Please test this prerelease if you can, to help ensure the release occurs as smoothly as possible.
We hope to release the final 1.6.0 release in one week's time. Alas, life finds a way, and on average it's common to find at least one regression serious enough to make a second release candidate to allow people to test that fix; if this should happen, we expect the final release to happen in two week's time instead.
@eli-schwartz
I'm finally trying 1.6.0.rc1 and ~~it seems that there is a problem~~. I'm trying to understand.
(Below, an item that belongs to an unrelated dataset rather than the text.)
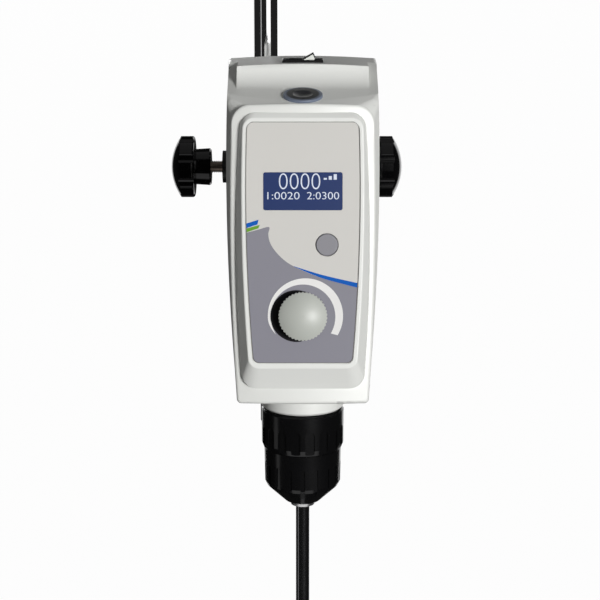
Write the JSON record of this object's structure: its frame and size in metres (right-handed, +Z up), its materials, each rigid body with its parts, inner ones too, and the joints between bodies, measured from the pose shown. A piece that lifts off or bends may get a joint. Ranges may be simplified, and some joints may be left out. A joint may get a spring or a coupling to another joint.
{
  "type": "overhead stirrer",
  "caption": "Laboratory overhead stirrer head with a keyless chuck and stirring shaft, held by its arm and boss head on an upright rod.",
  "frame": {"origin": "spindle axis at the underside of the housing", "axes": "+Z up along the spindle axis, -Y towards the control panel, +X to the right of someone facing the panel"},
  "size_m": [0.1548, 0.2847, 0.447],
  "materials": {
    "housing": "satin",
    "label": "printed sheet, fine matt grain",
    "lcd_blue": "gloss",
    "key_grey": "satin",
    "knob_grey": "satin",
    "black_plastic": "satin",
    "gloss_black": "gloss",
    "boss_black": "fine textured coat",
    "cap_dark": "gloss",
    "rocker_clear": "translucent",
    "chrome": "polished",
    "steel": "brushed",
    "dark_steel": "ground",
    "aluminium": "cast",
    "board_green": "satin",
    "brass": "satin",
    "glass_clear": "clear"
  },
  "bodies": {
    "support": {"support_rod": "chrome"},
    "boss": {"boss_head": "boss_black"},
    "rod_screw": {"rod_clamp_stud": "steel"},
    "rod_knob": {"rod_clamp_knob": "gloss_black"},
    "arm_screw": {"arm_clamp_stud": "steel"},
    "arm_knob": {"arm_clamp_knob": "gloss_black"},
    "arm": {"extension_arm": "chrome"},
    "head": {"front_cover": "housing", "panel_label": "label", "lcd_window": "lcd_blue", "lcd_module": "lcd_blue", "display_board": "board_green", "display_posts": "housing", "key_switch": "black_plastic", "encoder": "steel", "rear_shell": "housing", "rear_plate": "housing", "rear_screws": "steel", "screw_bosses": "housing", "switch_body": "black_plastic", "neck_collar": "housing", "base_plate": "aluminium", "frame_posts": "steel", "motor_plate": "aluminium", "top_bracket": "aluminium", "lower_bearing": "steel", "upper_bearing": "steel", "motor": "steel", "motor_screws": "steel", "main_board": "board_green", "board_posts": "brass", "board_parts": "black_plastic", "power_inlet": "black_plastic", "arm_socket": "aluminium"},
    "spindle": {"spindle": "steel", "lower_bearing_ring": "steel", "upper_bearing_ring": "steel", "spindle_gear": "brass", "chuck_body": "dark_steel", "chuck_upper_sleeve": "black_plastic"},
    "motor_rotor": {"motor_shaft": "steel", "motor_pinion": "steel"},
    "chuck_sleeve": {"chuck_lower_sleeve": "black_plastic", "chuck_nut": "steel", "nose_ring": "steel"},
    "jaw_1": {"chuck_jaw_1": "steel"},
    "jaw_2": {"chuck_jaw_2": "steel"},
    "jaw_3": {"chuck_jaw_3": "steel"},
    "stirrer": {"stirring_shaft": "steel"},
    "dial_shaft": {"encoder_shaft": "steel"},
    "dial": {"knob_skirt": "black_plastic", "knob_cap": "knob_grey"},
    "key": {"mode_key": "key_grey"},
    "switch_rocker": {"rocker": "rocker_clear"},
    "cap": {"spindle_cap": "cap_dark"},
    "fuse_holder": {"fuse_drawer": "black_plastic", "fuses": "glass_clear"}
  },
  "joints": [
    {"name": "boss_height", "type": "slide", "parent": "support", "child": "boss", "axis": [0, 0, 1], "range_m": [-0.12, 0.12]},
    {"name": "rod_knob_turn", "type": "hinge", "parent": "rod_screw", "child": "rod_knob", "pos_m": [-0.024, 0.178, 0.1035], "axis": [-1, 0, 0], "range_deg": [0, 720]},
    {"name": "rod_screw_travel", "type": "slide", "parent": "boss", "child": "rod_screw", "axis": [-1, 0, 0], "range_m": [0, 0.0025]},
    {"name": "arm_knob_turn", "type": "hinge", "parent": "arm_screw", "child": "arm_knob", "pos_m": [0, 0.178, 0.1035], "axis": [1, 0, 0], "range_deg": [0, 720]},
    {"name": "arm_screw_travel", "type": "slide", "parent": "boss", "child": "arm_screw", "axis": [1, 0, 0], "range_m": [0, 0.0025]},
    {"name": "arm_reach", "type": "slide", "parent": "boss", "child": "arm", "axis": [0, 1, 0], "range_m": [-0.03, 0.03]},
    {"name": "head_tilt", "type": "hinge", "parent": "arm", "child": "head", "pos_m": [0, 0.09, 0.1035], "axis": [0, 1, 0], "range_deg": [-90, 90]},
    {"name": "spindle_turn", "type": "hinge", "parent": "head", "child": "spindle", "pos_m": [0, 0, 0], "axis": [0, 0, 1], "continuous": true},
    {"name": "motor_turn", "type": "hinge", "parent": "head", "child": "motor_rotor", "pos_m": [0, 0.03375, 0.017], "axis": [0, 0, 1], "continuous": true},
    {"name": "chuck_turn", "type": "hinge", "parent": "spindle", "child": "chuck_sleeve", "pos_m": [0, 0, -0.05], "axis": [0, 0, 1], "range_deg": [0, 720]},
    {"name": "stirrer_reach", "type": "slide", "parent": "spindle", "child": "stirrer", "axis": [0, 0, 1], "range_m": [-0.12, 0.006]},
    {"name": "dial_push", "type": "slide", "parent": "head", "child": "dial_shaft", "axis": [0, 0.9857, -0.1685], "range_m": [0, 0.0005], "stiffness_N_per_m": 2000, "springref_m": -0.0004},
    {"name": "dial_turn", "type": "hinge", "parent": "dial_shaft", "child": "dial", "pos_m": [0, -0.04227, 0.05118], "axis": [0, -0.9857, 0.1685], "continuous": true},
    {"name": "key_push", "type": "slide", "parent": "head", "child": "key", "axis": [0, 0.9857, -0.1685], "range_m": [0, 0.0005], "stiffness_N_per_m": 1500, "springref_m": -0.0004},
    {"name": "rocker_tip", "type": "hinge", "parent": "head", "child": "switch_rocker", "pos_m": [0, 0.045, 0.1836], "axis": [0, 1, 0], "range_deg": [0, 28]},
    {"name": "cap_lift", "type": "slide", "parent": "head", "child": "cap", "axis": [0, -0.2588, 0.9659], "range_m": [0, 0.015]},
    {"name": "fuse_pull", "type": "slide", "parent": "head", "child": "fuse_holder", "axis": [0, 1, 0], "range_m": [0, 0.018]},
    {"name": "jaw_1_slide", "type": "slide", "parent": "spindle", "child": "jaw_1", "axis": [0, 0.2079, 0.9781], "range_m": [0, 0.005]},
    {"name": "jaw_2_slide", "type": "slide", "parent": "spindle", "child": "jaw_2", "axis": [-0.1801, -0.104, 0.9781], "range_m": [0, 0.005]},
    {"name": "jaw_3_slide", "type": "slide", "parent": "spindle", "child": "jaw_3", "axis": [0.1801, -0.104, 0.9781], "range_m": [0, 0.005]}
  ],
  "couplings": [
    {"joint": "motor_turn", "follows": "spindle_turn", "ratio": -2.8571},
    {"joint": "rod_knob_turn", "follows": "rod_screw_travel", "rad_per_m": 5026.5},
    {"joint": "arm_knob_turn", "follows": "arm_screw_travel", "rad_per_m": 5026.5},
    {"joint": "chuck_turn", "follows": "jaw_1_slide", "rad_per_m": 2513.2},
    {"joint": "jaw_2_slide", "follows": "jaw_1_slide", "ratio": 1},
    {"joint": "jaw_3_slide", "follows": "jaw_1_slide", "ratio": 1}
  ]
}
It was my mistake. Just for the record, a "simple" way to check:
conda create -n env-mpich mpich cxx-compiler python=3.12 -y
conda activate env-mpich
conda install mpi4py fftw=*=mpi* fluidfft pkg-config meson-python cython fluidfft-builder -y
pip install meson --pre -U
pip install fluidfft-fftwmpi --no-build-isolation -v
which gives:
mpic++ found: YES (/home/pierre/mambaforge/envs/env-mpich/bin/mpic++) 4.2.3
mpich can be replaced by openmpi or impi-devel.